**SUPPLIED RECORDS:**

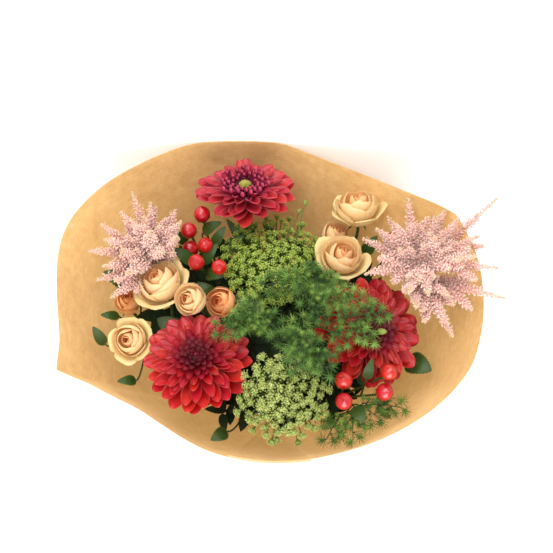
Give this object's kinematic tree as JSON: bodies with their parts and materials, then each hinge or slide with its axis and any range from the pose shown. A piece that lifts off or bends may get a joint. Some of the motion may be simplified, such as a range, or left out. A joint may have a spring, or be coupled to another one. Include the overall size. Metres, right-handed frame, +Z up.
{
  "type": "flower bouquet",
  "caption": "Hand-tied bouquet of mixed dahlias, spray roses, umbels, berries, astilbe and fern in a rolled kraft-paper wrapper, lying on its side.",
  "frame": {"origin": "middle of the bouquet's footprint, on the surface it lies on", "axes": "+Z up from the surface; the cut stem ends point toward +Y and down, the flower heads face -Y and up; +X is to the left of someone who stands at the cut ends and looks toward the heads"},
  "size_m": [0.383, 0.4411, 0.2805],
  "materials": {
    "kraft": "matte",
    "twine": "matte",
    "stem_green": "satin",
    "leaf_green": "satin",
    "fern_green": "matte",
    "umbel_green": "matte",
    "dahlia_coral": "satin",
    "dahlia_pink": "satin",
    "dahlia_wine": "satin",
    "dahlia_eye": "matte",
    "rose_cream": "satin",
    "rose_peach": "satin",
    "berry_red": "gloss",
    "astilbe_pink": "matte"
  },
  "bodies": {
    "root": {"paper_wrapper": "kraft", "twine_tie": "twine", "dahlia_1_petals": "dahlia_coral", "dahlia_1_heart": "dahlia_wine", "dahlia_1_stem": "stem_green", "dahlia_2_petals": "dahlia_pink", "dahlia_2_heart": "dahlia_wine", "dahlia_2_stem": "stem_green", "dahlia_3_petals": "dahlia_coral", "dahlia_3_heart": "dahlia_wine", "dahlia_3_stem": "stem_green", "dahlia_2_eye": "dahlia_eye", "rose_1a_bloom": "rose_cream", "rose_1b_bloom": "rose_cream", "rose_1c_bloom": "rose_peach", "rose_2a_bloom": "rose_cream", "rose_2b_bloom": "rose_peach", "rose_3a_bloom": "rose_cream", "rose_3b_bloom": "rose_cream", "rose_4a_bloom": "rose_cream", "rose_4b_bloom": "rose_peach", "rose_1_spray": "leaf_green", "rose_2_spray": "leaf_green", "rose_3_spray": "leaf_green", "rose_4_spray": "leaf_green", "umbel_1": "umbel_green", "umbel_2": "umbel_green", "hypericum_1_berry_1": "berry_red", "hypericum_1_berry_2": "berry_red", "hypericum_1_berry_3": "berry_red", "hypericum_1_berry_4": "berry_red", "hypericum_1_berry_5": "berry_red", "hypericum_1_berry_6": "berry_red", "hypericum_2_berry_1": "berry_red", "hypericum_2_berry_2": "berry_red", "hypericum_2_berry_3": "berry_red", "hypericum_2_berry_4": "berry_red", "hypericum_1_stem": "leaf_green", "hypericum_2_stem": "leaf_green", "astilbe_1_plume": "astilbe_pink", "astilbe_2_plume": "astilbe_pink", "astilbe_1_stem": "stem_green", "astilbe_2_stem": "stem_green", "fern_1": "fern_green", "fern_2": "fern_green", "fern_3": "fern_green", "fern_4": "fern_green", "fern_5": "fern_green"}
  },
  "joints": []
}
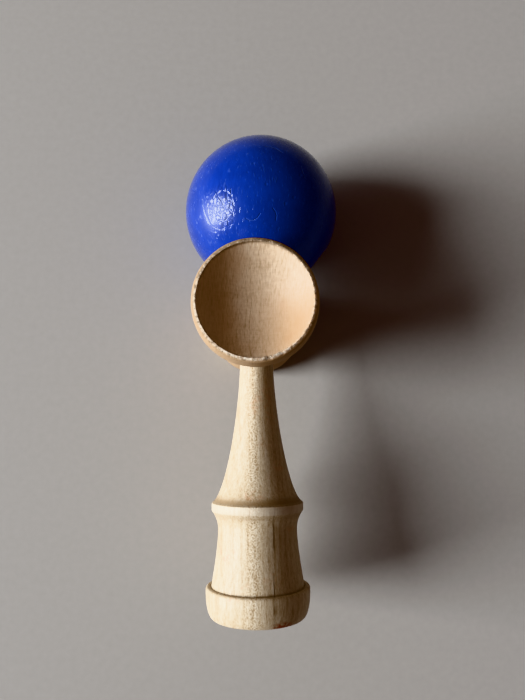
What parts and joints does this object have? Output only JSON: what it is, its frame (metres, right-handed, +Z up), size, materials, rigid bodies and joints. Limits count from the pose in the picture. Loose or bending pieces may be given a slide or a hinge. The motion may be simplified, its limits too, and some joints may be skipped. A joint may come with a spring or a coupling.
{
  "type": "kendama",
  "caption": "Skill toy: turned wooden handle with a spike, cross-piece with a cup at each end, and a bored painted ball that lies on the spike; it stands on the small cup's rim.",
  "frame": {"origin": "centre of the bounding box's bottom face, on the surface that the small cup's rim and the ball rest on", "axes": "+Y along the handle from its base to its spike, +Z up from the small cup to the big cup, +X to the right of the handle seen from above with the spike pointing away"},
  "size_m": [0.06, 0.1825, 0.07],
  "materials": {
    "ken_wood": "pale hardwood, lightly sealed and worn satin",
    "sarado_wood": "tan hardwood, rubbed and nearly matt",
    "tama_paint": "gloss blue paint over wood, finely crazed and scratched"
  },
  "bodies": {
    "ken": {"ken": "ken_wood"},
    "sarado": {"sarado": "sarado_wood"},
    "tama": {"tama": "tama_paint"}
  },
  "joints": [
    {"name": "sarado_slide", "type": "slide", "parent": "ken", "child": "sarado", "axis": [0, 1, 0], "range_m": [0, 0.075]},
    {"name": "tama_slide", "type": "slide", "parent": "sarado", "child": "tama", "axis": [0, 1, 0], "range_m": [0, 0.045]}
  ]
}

**EXERCISE REQUIREMENTS:** Every record shown above must be echoed exactly.

**SOLVED EXERCISE:**
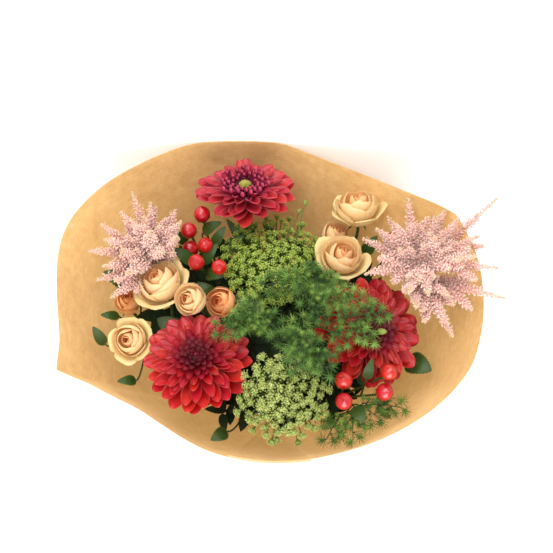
Give this object's kinematic tree as JSON: bodies with their parts and materials, then each hinge or slide with its axis and any range from the pose shown. A piece that lifts off or bends may get a joint. Some of the motion may be simplified, such as a range, or left out. A joint may have a spring, or be coupled to another one. Include the overall size. Metres, right-handed frame, +Z up.
{
  "type": "flower bouquet",
  "caption": "Hand-tied bouquet of mixed dahlias, spray roses, umbels, berries, astilbe and fern in a rolled kraft-paper wrapper, lying on its side.",
  "frame": {"origin": "middle of the bouquet's footprint, on the surface it lies on", "axes": "+Z up from the surface; the cut stem ends point toward +Y and down, the flower heads face -Y and up; +X is to the left of someone who stands at the cut ends and looks toward the heads"},
  "size_m": [0.383, 0.4411, 0.2805],
  "materials": {
    "kraft": "matte",
    "twine": "matte",
    "stem_green": "satin",
    "leaf_green": "satin",
    "fern_green": "matte",
    "umbel_green": "matte",
    "dahlia_coral": "satin",
    "dahlia_pink": "satin",
    "dahlia_wine": "satin",
    "dahlia_eye": "matte",
    "rose_cream": "satin",
    "rose_peach": "satin",
    "berry_red": "gloss",
    "astilbe_pink": "matte"
  },
  "bodies": {
    "root": {"paper_wrapper": "kraft", "twine_tie": "twine", "dahlia_1_petals": "dahlia_coral", "dahlia_1_heart": "dahlia_wine", "dahlia_1_stem": "stem_green", "dahlia_2_petals": "dahlia_pink", "dahlia_2_heart": "dahlia_wine", "dahlia_2_stem": "stem_green", "dahlia_3_petals": "dahlia_coral", "dahlia_3_heart": "dahlia_wine", "dahlia_3_stem": "stem_green", "dahlia_2_eye": "dahlia_eye", "rose_1a_bloom": "rose_cream", "rose_1b_bloom": "rose_cream", "rose_1c_bloom": "rose_peach", "rose_2a_bloom": "rose_cream", "rose_2b_bloom": "rose_peach", "rose_3a_bloom": "rose_cream", "rose_3b_bloom": "rose_cream", "rose_4a_bloom": "rose_cream", "rose_4b_bloom": "rose_peach", "rose_1_spray": "leaf_green", "rose_2_spray": "leaf_green", "rose_3_spray": "leaf_green", "rose_4_spray": "leaf_green", "umbel_1": "umbel_green", "umbel_2": "umbel_green", "hypericum_1_berry_1": "berry_red", "hypericum_1_berry_2": "berry_red", "hypericum_1_berry_3": "berry_red", "hypericum_1_berry_4": "berry_red", "hypericum_1_berry_5": "berry_red", "hypericum_1_berry_6": "berry_red", "hypericum_2_berry_1": "berry_red", "hypericum_2_berry_2": "berry_red", "hypericum_2_berry_3": "berry_red", "hypericum_2_berry_4": "berry_red", "hypericum_1_stem": "leaf_green", "hypericum_2_stem": "leaf_green", "astilbe_1_plume": "astilbe_pink", "astilbe_2_plume": "astilbe_pink", "astilbe_1_stem": "stem_green", "astilbe_2_stem": "stem_green", "fern_1": "fern_green", "fern_2": "fern_green", "fern_3": "fern_green", "fern_4": "fern_green", "fern_5": "fern_green"}
  },
  "joints": []
}
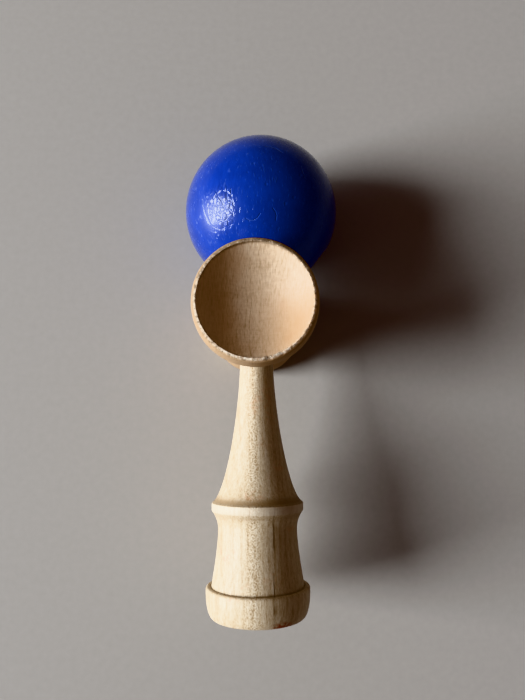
What parts and joints does this object have? Output only JSON: what it is, its frame (metres, right-handed, +Z up), size, materials, rigid bodies and joints. Limits count from the pose in the picture. Loose or bending pieces may be given a slide or a hinge. The motion may be simplified, its limits too, and some joints may be skipped. A joint may come with a spring or a coupling.
{
  "type": "kendama",
  "caption": "Skill toy: turned wooden handle with a spike, cross-piece with a cup at each end, and a bored painted ball that lies on the spike; it stands on the small cup's rim.",
  "frame": {"origin": "centre of the bounding box's bottom face, on the surface that the small cup's rim and the ball rest on", "axes": "+Y along the handle from its base to its spike, +Z up from the small cup to the big cup, +X to the right of the handle seen from above with the spike pointing away"},
  "size_m": [0.06, 0.1825, 0.07],
  "materials": {
    "ken_wood": "pale hardwood, lightly sealed and worn satin",
    "sarado_wood": "tan hardwood, rubbed and nearly matt",
    "tama_paint": "gloss blue paint over wood, finely crazed and scratched"
  },
  "bodies": {
    "ken": {"ken": "ken_wood"},
    "sarado": {"sarado": "sarado_wood"},
    "tama": {"tama": "tama_paint"}
  },
  "joints": [
    {"name": "sarado_slide", "type": "slide", "parent": "ken", "child": "sarado", "axis": [0, 1, 0], "range_m": [0, 0.075]},
    {"name": "tama_slide", "type": "slide", "parent": "sarado", "child": "tama", "axis": [0, 1, 0], "range_m": [0, 0.045]}
  ]
}